### WHAT THIS TASK INVOLVES
Extract each line containing the string "node".

### DATA EXTRACT
----

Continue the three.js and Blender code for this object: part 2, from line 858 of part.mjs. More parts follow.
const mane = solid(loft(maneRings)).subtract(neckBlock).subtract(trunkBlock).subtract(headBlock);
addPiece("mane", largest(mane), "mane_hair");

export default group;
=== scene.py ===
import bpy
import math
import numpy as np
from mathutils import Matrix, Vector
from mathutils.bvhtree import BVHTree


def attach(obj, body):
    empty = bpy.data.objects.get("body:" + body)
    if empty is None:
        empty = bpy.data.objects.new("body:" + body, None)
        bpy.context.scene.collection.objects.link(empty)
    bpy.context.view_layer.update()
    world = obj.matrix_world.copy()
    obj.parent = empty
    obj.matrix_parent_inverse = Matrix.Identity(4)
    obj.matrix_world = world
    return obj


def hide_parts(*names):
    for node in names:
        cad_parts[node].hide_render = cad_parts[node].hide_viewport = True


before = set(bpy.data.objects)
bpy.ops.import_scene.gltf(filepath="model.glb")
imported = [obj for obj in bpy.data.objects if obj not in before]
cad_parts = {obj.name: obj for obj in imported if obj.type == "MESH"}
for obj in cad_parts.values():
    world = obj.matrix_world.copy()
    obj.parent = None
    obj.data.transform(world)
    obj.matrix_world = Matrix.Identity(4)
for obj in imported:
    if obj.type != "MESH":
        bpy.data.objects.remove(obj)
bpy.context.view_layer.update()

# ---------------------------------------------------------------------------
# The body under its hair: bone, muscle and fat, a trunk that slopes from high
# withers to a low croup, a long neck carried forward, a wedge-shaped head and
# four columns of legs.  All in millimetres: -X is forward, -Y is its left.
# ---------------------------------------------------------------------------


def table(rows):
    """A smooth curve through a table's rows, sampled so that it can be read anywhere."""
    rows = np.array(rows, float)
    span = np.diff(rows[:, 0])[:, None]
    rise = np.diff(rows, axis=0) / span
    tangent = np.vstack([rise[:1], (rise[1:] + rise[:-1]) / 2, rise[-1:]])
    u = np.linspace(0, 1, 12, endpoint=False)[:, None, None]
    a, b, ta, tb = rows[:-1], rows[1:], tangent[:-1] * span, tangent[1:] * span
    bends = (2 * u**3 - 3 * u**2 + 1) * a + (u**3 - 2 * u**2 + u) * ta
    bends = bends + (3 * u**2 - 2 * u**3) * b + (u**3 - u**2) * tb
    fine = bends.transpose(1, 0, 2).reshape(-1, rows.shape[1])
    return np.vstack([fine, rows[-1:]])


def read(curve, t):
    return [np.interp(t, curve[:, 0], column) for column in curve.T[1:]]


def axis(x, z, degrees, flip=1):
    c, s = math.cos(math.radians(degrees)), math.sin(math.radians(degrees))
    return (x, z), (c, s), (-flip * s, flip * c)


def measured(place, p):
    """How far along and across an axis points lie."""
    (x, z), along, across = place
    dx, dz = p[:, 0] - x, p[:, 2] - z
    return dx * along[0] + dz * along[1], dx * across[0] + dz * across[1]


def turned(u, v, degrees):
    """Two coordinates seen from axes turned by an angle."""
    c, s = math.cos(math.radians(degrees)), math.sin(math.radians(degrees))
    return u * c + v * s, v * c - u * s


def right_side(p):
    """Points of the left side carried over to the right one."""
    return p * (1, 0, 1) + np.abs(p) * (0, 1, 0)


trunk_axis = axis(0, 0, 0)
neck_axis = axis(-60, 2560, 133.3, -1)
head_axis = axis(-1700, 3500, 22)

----

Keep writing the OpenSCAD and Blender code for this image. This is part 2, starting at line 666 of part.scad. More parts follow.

----

### ANSWER TO THIS EXERCISE
    for node in names:
        cad_parts[node].hide_render = cad_parts[node].hide_viewport = True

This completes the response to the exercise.